**Written problem:** Emit the exact text of every line from the line with "h in hinge_heights])" to the line with "for member in", both ends included. No other output is expected.

**Data lines:**
****************

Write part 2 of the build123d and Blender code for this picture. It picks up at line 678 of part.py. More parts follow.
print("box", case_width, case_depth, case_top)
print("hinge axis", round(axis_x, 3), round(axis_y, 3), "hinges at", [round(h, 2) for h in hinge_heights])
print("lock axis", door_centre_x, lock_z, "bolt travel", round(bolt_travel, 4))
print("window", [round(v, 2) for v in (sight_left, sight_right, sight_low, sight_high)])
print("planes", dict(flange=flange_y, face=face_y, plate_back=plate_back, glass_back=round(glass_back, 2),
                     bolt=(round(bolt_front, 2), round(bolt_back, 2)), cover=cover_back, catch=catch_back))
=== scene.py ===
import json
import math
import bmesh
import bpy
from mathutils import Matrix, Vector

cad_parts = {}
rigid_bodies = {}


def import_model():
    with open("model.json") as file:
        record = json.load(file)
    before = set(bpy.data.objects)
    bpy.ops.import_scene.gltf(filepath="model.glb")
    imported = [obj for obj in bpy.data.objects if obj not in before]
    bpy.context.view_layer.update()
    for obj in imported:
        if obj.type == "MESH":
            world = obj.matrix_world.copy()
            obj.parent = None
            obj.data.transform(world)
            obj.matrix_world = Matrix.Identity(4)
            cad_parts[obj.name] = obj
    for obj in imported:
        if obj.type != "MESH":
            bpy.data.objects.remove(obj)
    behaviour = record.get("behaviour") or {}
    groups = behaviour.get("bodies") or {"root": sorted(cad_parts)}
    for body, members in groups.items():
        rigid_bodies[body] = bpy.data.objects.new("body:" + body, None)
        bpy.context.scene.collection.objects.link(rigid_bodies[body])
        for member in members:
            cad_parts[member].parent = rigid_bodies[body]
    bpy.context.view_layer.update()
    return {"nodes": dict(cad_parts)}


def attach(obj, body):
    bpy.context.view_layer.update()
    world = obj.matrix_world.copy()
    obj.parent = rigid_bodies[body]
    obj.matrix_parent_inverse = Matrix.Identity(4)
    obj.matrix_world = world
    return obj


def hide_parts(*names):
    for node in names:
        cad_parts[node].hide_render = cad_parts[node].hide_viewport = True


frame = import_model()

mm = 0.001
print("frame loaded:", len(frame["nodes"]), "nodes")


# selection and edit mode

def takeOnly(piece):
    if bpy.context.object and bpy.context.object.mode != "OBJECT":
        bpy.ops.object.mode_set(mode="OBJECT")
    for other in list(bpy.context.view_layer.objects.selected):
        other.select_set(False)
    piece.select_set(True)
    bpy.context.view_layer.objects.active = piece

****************

**Correct result:**
print("hinge axis", round(axis_x, 3), round(axis_y, 3), "hinges at", [round(h, 2) for h in hinge_heights])
print("lock axis", door_centre_x, lock_z, "bolt travel", round(bolt_travel, 4))
print("window", [round(v, 2) for v in (sight_left, sight_right, sight_low, sight_high)])
print("planes", dict(flange=flange_y, face=face_y, plate_back=plate_back, glass_back=round(glass_back, 2),
                     bolt=(round(bolt_front, 2), round(bolt_back, 2)), cover=cover_back, catch=catch_back))
=== scene.py ===
import json
import math
import bmesh
import bpy
from mathutils import Matrix, Vector

cad_parts = {}
rigid_bodies = {}


def import_model():
    with open("model.json") as file:
        record = json.load(file)
    before = set(bpy.data.objects)
    bpy.ops.import_scene.gltf(filepath="model.glb")
    imported = [obj for obj in bpy.data.objects if obj not in before]
    bpy.context.view_layer.update()
    for obj in imported:
        if obj.type == "MESH":
            world = obj.matrix_world.copy()
            obj.parent = None
            obj.data.transform(world)
            obj.matrix_world = Matrix.Identity(4)
            cad_parts[obj.name] = obj
    for obj in imported:
        if obj.type != "MESH":
            bpy.data.objects.remove(obj)
    behaviour = record.get("behaviour") or {}
    groups = behaviour.get("bodies") or {"root": sorted(cad_parts)}
    for body, members in groups.items():
        rigid_bodies[body] = bpy.data.objects.new("body:" + body, None)
        bpy.context.scene.collection.objects.link(rigid_bodies[body])
        for member in members:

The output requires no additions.